- Data shown
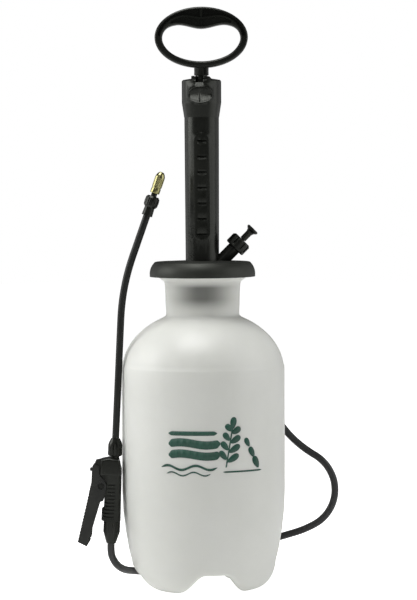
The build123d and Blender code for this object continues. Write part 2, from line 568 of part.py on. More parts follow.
# ---------------------------------------------------------------- hose
# From the nut under the shut-off, down behind the tank, out in a loop at the right and up to the outlet.
hose_start = WAND.from_local_coords(Vector(0, 0, NUT_LOW_Z))
hose_end = OUTLET_ARM.from_local_coords(Vector(0, 0, ARM_LENGTH))
HOSE_ROUTE = [
    hose_start,
    hose_start - WAND.z_dir * 12,
    (-111.9, -19.5, 35.2),
    (-106.5, -8.7, 26.3),
    (-99.5, 10.7, 19.0),
    (-92, 38, 13.5),
    (-76, 65, 8),
    (-50, 88, 5.4),
    (-14, 104, 8),
    (30, 112, 23),
    (74, 109, 38.5),
    (104, 102.5, 47.8),
    (130.3, 96.5, 56.5),
    (154.4, 91.5, 70.5),
    (168.4, 88.5, 94.6),
    (168.4, 88, 122.4),
    (154.4, 89, 146.5),
    (130.3, 93.5, 160.5),
    (109, 100.5, 179),
    (93, 108.5, 201),
    (78.5, 116.5, 224.5),
    (65, 122.5, 248),
    hose_end + arm_dir * 30,
    hose_end,
]
corners = [Vector(*p) if isinstance(p, tuple) else p for p in HOSE_ROUTE]
runs = [b - a for a, b in zip(corners, corners[1:])]
radii = []
for before, after in zip(runs, runs[1:]):
    half_turn = radians(before.get_angle(after) / 2)
    radii.append(0.45 * min(before.length, after.length) / tan(half_turn))
print("hose bend radii, mm:", [round(r) for r in radii])
hose_path = FilletPolyline(*corners, radius=radii)
hose = sweep(Plane(hose_path @ 0, z_dir=hose_path % 0) * Circle(HOSE_R), path=hose_path)
print("hose length", round(hose_path.length, 1), "volume ratio", hose.volume / (pi * HOSE_R**2 * hose_path.length))
keep("hose", hose)

# ---------------------------------------------------------------- wand
collar = turned(
    (5.75, 167), (7.9, 167), (8.9, 168.5), (8.9, 180.5), (8.0, 183.5), (5.6, 188.5), (WAND_R + RUNNING, 188.5),
    (WAND_R + RUNNING, 181), (6.6, 178), (6.6, NECK_TOP_Z), (5.75, NECK_TOP_Z)
)
for flute in ring_of(Pos(9.7, 0, 165) * bar(1.5, 0, 17), 12):
    collar = collar - flute
keep("collar_nut", WAND * collar)
keep("wand_seal", WAND * tube(6.5, WAND_R + RUNNING, NECK_TOP_Z + 0.1, 176.5))

BEND_Z = 376.5
TIP_LEAN = 16.6  # the wand's upper part leans this much more
TIP = Plane(origin=(0, 0, BEND_Z), x_dir=(cos(radians(TIP_LEAN)), 0, -sin(radians(TIP_LEAN))),
            z_dir=(sin(radians(TIP_LEAN)), 0, cos(radians(TIP_LEAN))))
WAND_END = 106.0  # beyond the bend
wand_path = FilletPolyline((0, 0, NECK_TOP_Z + 0.6), (0, 0, BEND_Z), TIP.from_local_coords(Vector(0, 0, WAND_END)),
                           radius=270)
wand = sweep(Plane(wand_path @ 0, z_dir=wand_path % 0) * (Circle(WAND_R) - Circle(WAND_R - 1.4)), path=wand_path)
keep("wand", WAND * wand)

# ---------------------------------------------------------------- nozzle
# A sleeve and a knurled nut hold the nozzle's stem on the wand. The brass cone turns on the stem.
SLEEVE_LOW, NUT_FOOT, NUT_TOP, CONE_FOOT, CONE_TIP = 92.5, 103.5, 117.6, 121.6, 149.0
CONE_BORE = 4.1
sleeve = turned((WAND_R, SLEEVE_LOW), (6.7, SLEEVE_LOW), (6.2, NUT_FOOT), (WAND_R, NUT_FOOT))
keep("wand_sleeve", WAND * TIP * sleeve)
nozzle_nut = turned(
    (WAND_R, NUT_FOOT), (7.0, NUT_FOOT), (8.6, NUT_FOOT + 2.4), (9.0, 110.5), (8.6, NUT_TOP - 2.4), (6.6, NUT_TOP),
    (3.6, NUT_TOP), (3.6, 112), (6.0, 112), (6.0, WAND_END), (WAND_R, WAND_END)
)
for groove in ring_of(Pos(9.6, 0, NUT_FOOT + 1) * bar(1.1, 0, 12), 16):
    nozzle_nut = nozzle_nut - groove
keep("nozzle_nut", WAND * TIP * nozzle_nut)
stem_outline = [(1.3, WAND_END), (5.9, WAND_END), (5.9, 112), (3.6, 112), (3.6, 130), (2.2, 131), (2.2, 136)]
nozzle_stem = turned(*stem_outline, (0, 138.5), (0, 132), (1.3, 131))
keep("nozzle_stem", WAND * TIP * nozzle_stem)
keep("nozzle_seal", WAND * TIP * tube(CONE_BORE - RUNNING, 3.6 + RUNNING, 126, 128.2))
cone = turned_from(
    Polyline((CONE_BORE, CONE_FOOT), (5.5, CONE_FOOT), (5.9, CONE_FOOT + 0.6), (5.9, 128), (5.4, 128.4), (5.4, 129.4),
             (6.1, 129.8), (6.1, 138.5)),
    Spline((6.1, 138.5), (5.4, 144.5), (3.4, 148.0), (0.6, CONE_TIP), tangents=[(0, 1), (-1, 0)]),
    Polyline((0.6, CONE_TIP), (0.6, 142), (2.8, 139), (CONE_BORE, 137), (CONE_BORE, CONE_FOOT)),
)
for groove in ring_of(Pos(6.35, 0, 131) * bar(0.5, 0, 10), 18):
    cone = cone - groove
keep("nozzle", WAND * TIP * cone)
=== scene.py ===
import math

import bmesh
import bpy
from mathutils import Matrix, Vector


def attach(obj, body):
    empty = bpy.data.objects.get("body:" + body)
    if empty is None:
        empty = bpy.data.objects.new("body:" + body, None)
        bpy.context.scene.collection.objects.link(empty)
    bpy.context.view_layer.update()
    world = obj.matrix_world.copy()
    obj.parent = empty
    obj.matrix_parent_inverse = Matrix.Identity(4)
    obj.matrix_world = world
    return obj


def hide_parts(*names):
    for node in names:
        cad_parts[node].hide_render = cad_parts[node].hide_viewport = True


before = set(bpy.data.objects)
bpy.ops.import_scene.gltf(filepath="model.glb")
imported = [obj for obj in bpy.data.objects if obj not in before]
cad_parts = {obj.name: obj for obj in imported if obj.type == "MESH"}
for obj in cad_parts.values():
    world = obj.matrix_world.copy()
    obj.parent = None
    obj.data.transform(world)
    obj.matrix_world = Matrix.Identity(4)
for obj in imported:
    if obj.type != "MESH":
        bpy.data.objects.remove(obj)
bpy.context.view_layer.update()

# ---------------------------------------------------------------- studio
# A white floor in white surroundings, with square soft boxes: a large one overhead, one on each side, a
# faint one behind each side and a fainter one in front. The camera stands three metres off, level with
# the pump column.
STAND_OFF = 3.0
EYE_HEIGHT = 0.505
AIM_X = 0.0081
LENS = 145.0
SENSOR = 36
FAR_LIMIT = 60
PITCH = math.radians(2.812)
ROLL = math.radians(0.3)
WHITE = (1, 1, 1, 1)
SURROUND_LIGHT = 0.09  # how strongly the surroundings light the sprayer, while the camera sees them as white
FLOOR_RADIUS = 9.0
FLOOR_GREY = 0.74
FLOOR_ROUGHNESS = 0.9
FLOOR_LIGHT = 0.30  # the same for the glow of the floor
SPRAYER_MIDDLE = (0, 0, 0.36)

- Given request
Print, without alteration, the lines from the line with "RUNNING, 126, 128.2))" to the line with "bpy.data.objects.remove(obj)". Include both of them, and omit every other line.

- Solution for this exercise
keep("nozzle_seal", WAND * TIP * tube(CONE_BORE - RUNNING, 3.6 + RUNNING, 126, 128.2))
cone = turned_from(
    Polyline((CONE_BORE, CONE_FOOT), (5.5, CONE_FOOT), (5.9, CONE_FOOT + 0.6), (5.9, 128), (5.4, 128.4), (5.4, 129.4),
             (6.1, 129.8), (6.1, 138.5)),
    Spline((6.1, 138.5), (5.4, 144.5), (3.4, 148.0), (0.6, CONE_TIP), tangents=[(0, 1), (-1, 0)]),
    Polyline((0.6, CONE_TIP), (0.6, 142), (2.8, 139), (CONE_BORE, 137), (CONE_BORE, CONE_FOOT)),
)
for groove in ring_of(Pos(6.35, 0, 131) * bar(0.5, 0, 10), 18):
    cone = cone - groove
keep("nozzle", WAND * TIP * cone)
=== scene.py ===
import math

import bmesh
import bpy
from mathutils import Matrix, Vector


def attach(obj, body):
    empty = bpy.data.objects.get("body:" + body)
    if empty is None:
        empty = bpy.data.objects.new("body:" + body, None)
        bpy.context.scene.collection.objects.link(empty)
    bpy.context.view_layer.update()
    world = obj.matrix_world.copy()
    obj.parent = empty
    obj.matrix_parent_inverse = Matrix.Identity(4)
    obj.matrix_world = world
    return obj


def hide_parts(*names):
    for node in names:
        cad_parts[node].hide_render = cad_parts[node].hide_viewport = True


before = set(bpy.data.objects)
bpy.ops.import_scene.gltf(filepath="model.glb")
imported = [obj for obj in bpy.data.objects if obj not in before]
cad_parts = {obj.name: obj for obj in imported if obj.type == "MESH"}
for obj in cad_parts.values():
    world = obj.matrix_world.copy()
    obj.parent = None
    obj.data.transform(world)
    obj.matrix_world = Matrix.Identity(4)
for obj in imported:
    if obj.type != "MESH":
        bpy.data.objects.remove(obj)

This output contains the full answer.